The protagonist, a young boy named Joshua (Michael Stephenson) seems to defeat the trolls through some kind of anti-troll boulder (honestly who cares). Unfortunately, in a twist ending that puts The Sixth Sense to shame, the boy is walking through his house, when a baseball falls down the stairs. He picks it up, and in green goo is written, “Yummy! Mom is so good!” He runs to the kitchen, only to find the trolls eating his mom (who has been turned into green goo, of course). The boy explains, helpfully, “They’re… eating my mom!”
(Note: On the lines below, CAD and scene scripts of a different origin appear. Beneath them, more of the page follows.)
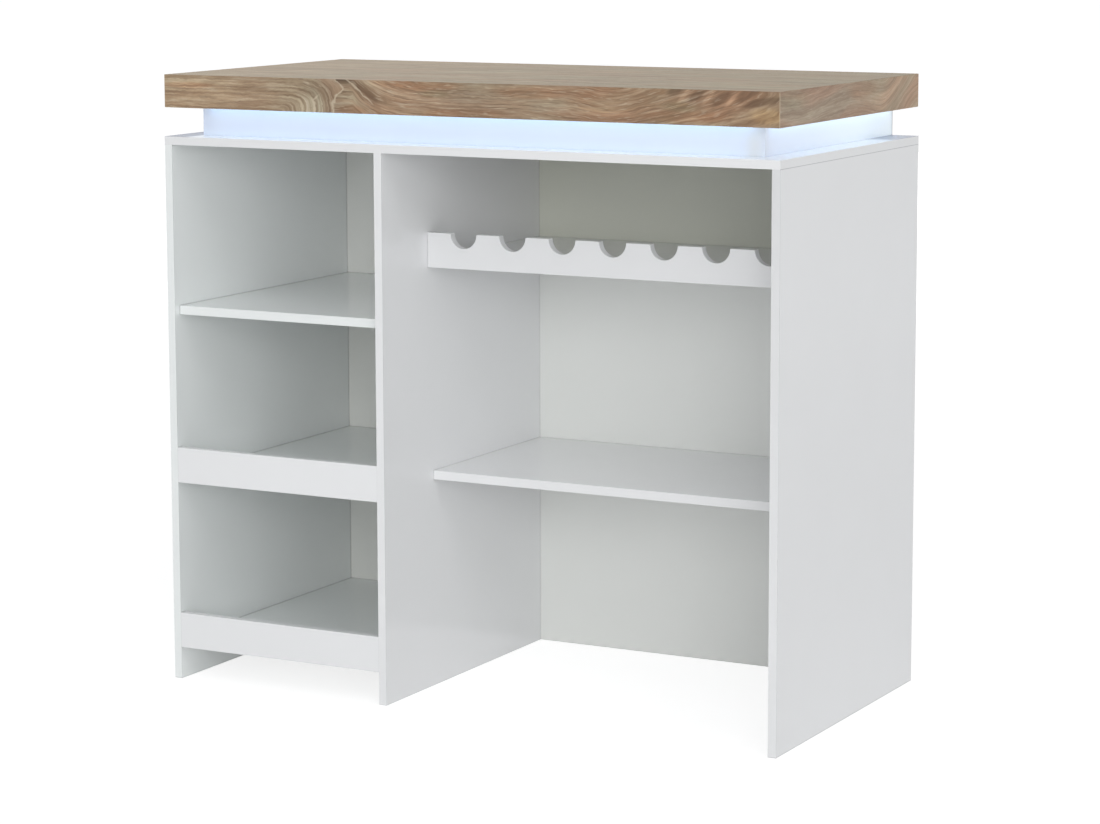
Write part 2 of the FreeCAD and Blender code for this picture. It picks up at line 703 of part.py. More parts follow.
def screw_shape():
    """A screw whose head is below zero and whose pointed shank stands above it."""
    whole = "Sizes.screw_head_height + Sizes.screw_length"
    screw = turned("screw_pattern", [
        (None, None), ("Sizes.screw_head_radius", None),
        ("Sizes.screw_radius", "Sizes.screw_head_height"),
        ("Sizes.screw_radius", "%s - Sizes.screw_radius" % whole), (None, whole)])
    shape = screw.Shape.copy()
    shape.translate(V(0, 0, -number("Sizes.screw_head_height")))
    return shape


def make_fasteners():
    """Dowels of the carcass top and of the worktop, and the screws of the plinth."""
    level = number("Places.upright_height")
    front = number("Places.front_edge")
    middle = number("Places.upright_middle")
    placements = []
    for edge in ("Places.left_edge", "Places.divider_edge", "Places.right_panel_edge"):
        for along in ("Sizes.dowel_margin", "Places.rear_dowel"):
            point = V(number(edge) + middle, front + number(along), level)
            placements.append(standing(V(0, 0, -1), point))
    underside = number("Places.worktop_underside")
    for x, y in WORKTOP_DOWELS:
        placements.append(standing(V(0, 0, -1), V(number(x), number(y), underside)))
    group("dowels", dowel_shape(), placements)
    group("plinth_screws", screw_shape(),
          [standing(V(0, 0, 1), V(number(x), number(y), level)) for x, y in PLINTH_SCREWS])


def check_document():
    """Stop if any object failed to compute or any sub-part has no sound solid."""
    for item in doc.Objects:
        if "Invalid" in item.State or "Error" in item.State:
            raise ValueError("%s: %s" % (item.Label, item.State))
    for label, item in parts.items():
        if item.Shape.isNull() or not item.Shape.isValid() or not item.Shape.Solids:
            raise ValueError("%s has no sound shape" % label)


make_uprights()
make_carcass_top()
make_backs()
make_left_bay()
make_right_bay()
make_plinth()
make_worktop()
make_light_strips()
make_power()
make_fasteners()
doc.recompute()
check_document()

os.makedirs("parts", exist_ok=True)
for label, item in parts.items():
    item.Shape.exportStep("parts/%s.step" % label)
print("%d sub-parts, %d solids" % (len(parts), sum(len(item.Shape.Solids) for item in parts.values())))
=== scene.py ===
"""Looks of the bar cabinet: finishes, softened edges, soft studio light, floor and camera.

Metres, in the same frame as the solids: X to the right, Y to the rear, Z up. Colours are linear.
"""

import bpy
import math
from mathutils import Matrix, Vector


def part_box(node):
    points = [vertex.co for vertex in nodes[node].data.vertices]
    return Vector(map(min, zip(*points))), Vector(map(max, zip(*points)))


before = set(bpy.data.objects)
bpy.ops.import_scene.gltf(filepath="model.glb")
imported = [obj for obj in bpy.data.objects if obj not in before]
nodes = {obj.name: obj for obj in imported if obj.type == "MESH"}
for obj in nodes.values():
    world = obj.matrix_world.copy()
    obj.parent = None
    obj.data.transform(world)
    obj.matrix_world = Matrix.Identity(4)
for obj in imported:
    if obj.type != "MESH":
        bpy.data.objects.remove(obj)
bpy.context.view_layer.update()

# Places that the finishes refer to, read from the solids.
SLAB_LOW, SLAB_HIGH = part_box("worktop_front_apron")
SLAB_HEIGHT = SLAB_HIGH.z - SLAB_LOW.z
TOP_LOW, TOP_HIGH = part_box("carcass_top_panel")
PLINTH_LOW, PLINTH_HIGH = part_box("front_plinth_board")
BOTTLE_SHELF_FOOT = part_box("bottle_shelf")[0].z
FRONT = TOP_LOW.y
REAR = -FRONT

# How near to a face a point counts as lying on it: a flat face, one whose edge is round, and a
# front or outer side.
ON_FACE = 0.0003
ON_EDGE = 0.0005
ON_OUTSIDE = 0.0006
# The part of a noise that is used.
NOISE_RANGE = (0.3, 0.7)


# Helpers for node trees.
class Nodes:
    """The node tree of a material or world; most calls add a node and return its output."""

    def __init__(self, owner):
        owner.use_nodes = True
        self.tree = owner.node_tree
        self.tree.nodes.clear()

    def add(self, kind, inputs=None, **settings):
        """A new node, with its inputs given by name or number; here the node itself is returned."""
        made = self.tree.nodes.new(kind)
        for key, value in settings.items():
            setattr(made, key, value)
        for key, value in (inputs or {}).items():
            self.put(made.inputs[key], value)
        return made

    def put(self, socket, value):
        if isinstance(value, bpy.types.NodeSocket):
            self.tree.links.new(value, socket)
        else:
            socket.default_value = value

    def math(self, operation, *values):
        return self.add("ShaderNodeMath", dict(enumerate(values)), operation=operation).outputs[0]

    def sum(self, first, *rest):
        for value in rest:
            first = self.math("ADD", first, value)
        return first

    def minus(self, first, second):
        return self.math("SUBTRACT", first, second)

    def times(self, first, second):
        return self.math("MULTIPLY", first, second)

    def size(self, value):
        return self.math("ABSOLUTE", value)

    def above(self, value, limit):
        return self.math("GREATER_THAN", value, limit)

    def below(self, value, limit):
        return self.math("LESS_THAN", value, limit)

    def hill(self, value, centre, reach):
        """1 at centre, fading to 0 over reach."""
        off = self.times(self.minus(value, centre), 1 / reach)
        return self.math("EXPONENT", self.times(self.times(off, off), -1.0))

    def vector(self, x, y, z=0.0):
        return self.add("ShaderNodeCombineXYZ", {0: x, 1: y, 2: z}).outputs[0]

    def noise(self, vector, scale, detail=2.0, roughness=0.5):
        made = self.add("ShaderNodeTexNoise", {"Vector": vector, "Scale": scale, "Detail": detail,
                                               "Roughness": roughness})
        return made.outputs["Fac"]

    def ramp(self, value, stops):
        made = self.add("ShaderNodeValToRGB", {0: value})
        elements = made.color_ramp.elements
        while len(elements) < len(stops):
            elements.new(0.5)
        for element, (place, colour) in zip(elements, stops):
            element.position = place
            element.color = (*colour, 1.0)
        return made.outputs[0]

    def mix(self, factor, first, second, blend="MIX"):
        """A colour between two others."""
        made = self.add("ShaderNodeMix", data_type="RGBA", blend_type=blend)
        for index, value in ((0, factor), (6, first), (7, second)):
            if isinstance(value, tuple):
                value = (*value, 1.0)
            self.put(made.inputs[index], value)
        return made.outputs[2]

    def tinted(self, factor, colour, tint):
        return self.mix(factor, colour, tint, "MULTIPLY")

    def dimmed(self, factor, colour, level):
        return self.tinted(factor, colour, self.vector(level, level, level))

    def between(self, factor, first, second):
        """A number between two others."""
        made = self.add("ShaderNodeMix", {0: factor, 2: first, 3: second}, data_type="FLOAT")
        return made.outputs[0]

    def fit(self, value, low, high, to_low=0.0, to_high=1.0, smooth=False):
        """The range low to high laid over the range to_low to to_high, and held at its ends."""
        made = self.add("ShaderNodeMapRange", {0: value, 1: low, 2: high, 3: to_low, 4: to_high})
        made.interpolation_type = "SMOOTHSTEP" if smooth else "LINEAR"
        made.clamp = True
        return made.outputs[0]

    def line(self, away, core, half, strength):
        """A soft line: its full strength up to core away from its middle, and nothing from half."""
        return self.fit(away, core, half, strength, 0.0)

    def bump(self, height, distance, strength):
        made = self.add("ShaderNodeBump", {"Strength": strength, "Distance": distance,
                                           "Height": height})
        return made.outputs[0]


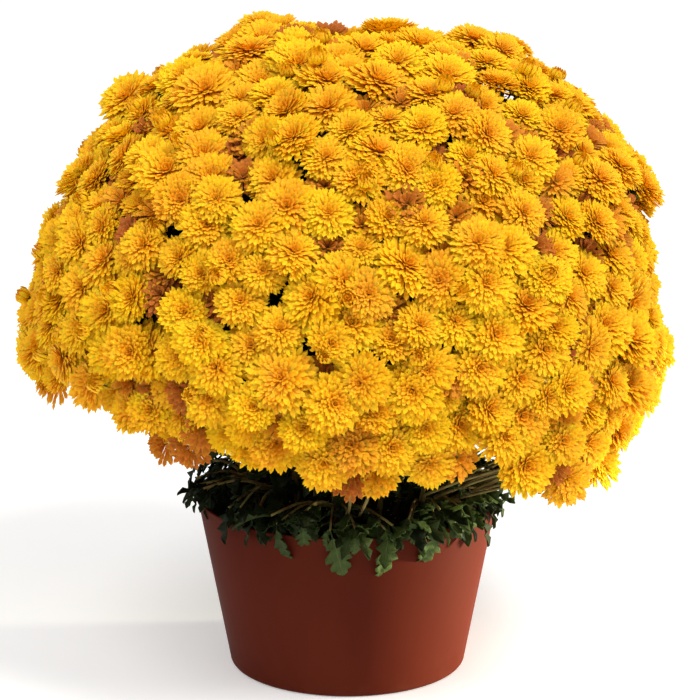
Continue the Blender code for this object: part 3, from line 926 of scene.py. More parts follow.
@dataclass
class Sprays:
    """The petals of all the blooms and buds, in a piece for each spray."""

    heads: Sequence[Head]
    kit: PetalKit = field(default_factory=PetalKit)
    finish: PetalFinish = field(default_factory=PetalFinish)
    fullness: float = 1.02
    # Where a bloom meets a lower neighbour, and a higher one: how far it reaches past their middle, and how
    # much its petals are pushed back and up
    spreading: Sequence[float] = (0.0060, 0.50, 0.22)
    tucked: Sequence[float] = (0.0030, 0.90, -0.20)
    reach: float = 0.060
    faded_share: float = 0.05
    faded_tones: tuple[float, float] = (1.0, 1.2)
    # Tones past 1 paint the low blooms dark rust as painted shade
    low_tones: tuple[float, float] = (1.15, 1.5)
    bud_tones: tuple[float, float] = (0.0, 0.3)
    seed: int = 8

    def pressed(self, head: Head, points: np.ndarray, near: Sequence[Head]) -> np.ndarray:
        """Spreads petals over a lower neighbour, and tucks them under a higher one.

        Args:
            head: The bloom.
            points: Its points, as offsets from its place.
            near: Its neighbours.

        Returns:
            The moved points.
        """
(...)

Cut to a bunch of trolls scooping up handfuls of green slop, and then the best line in cinematic history, courtesy of one of the trolls: “Want some?” The boy screams. David Lynch, eat your heart out.

Birdemic

Birdemic is an infamously bad movie (with CGI that looks like it was ripped directly from the graphics in a 1980’s Geocities website) with a surreal ending that almost elevates the film to being merely terrible. The movie is about bloodthirsty birds that attack people (Hitchcock was cremated and scattered over the ocean, but each one of his ashes is rolling in their respective watery graves). The acting is bad in a way that’s almost hard to achieve, the CGI birds and repeating loop of low-fi bird sound effects feel like a Tim & Eric skit, but it’s the ending that truly makes this film a masterpiece.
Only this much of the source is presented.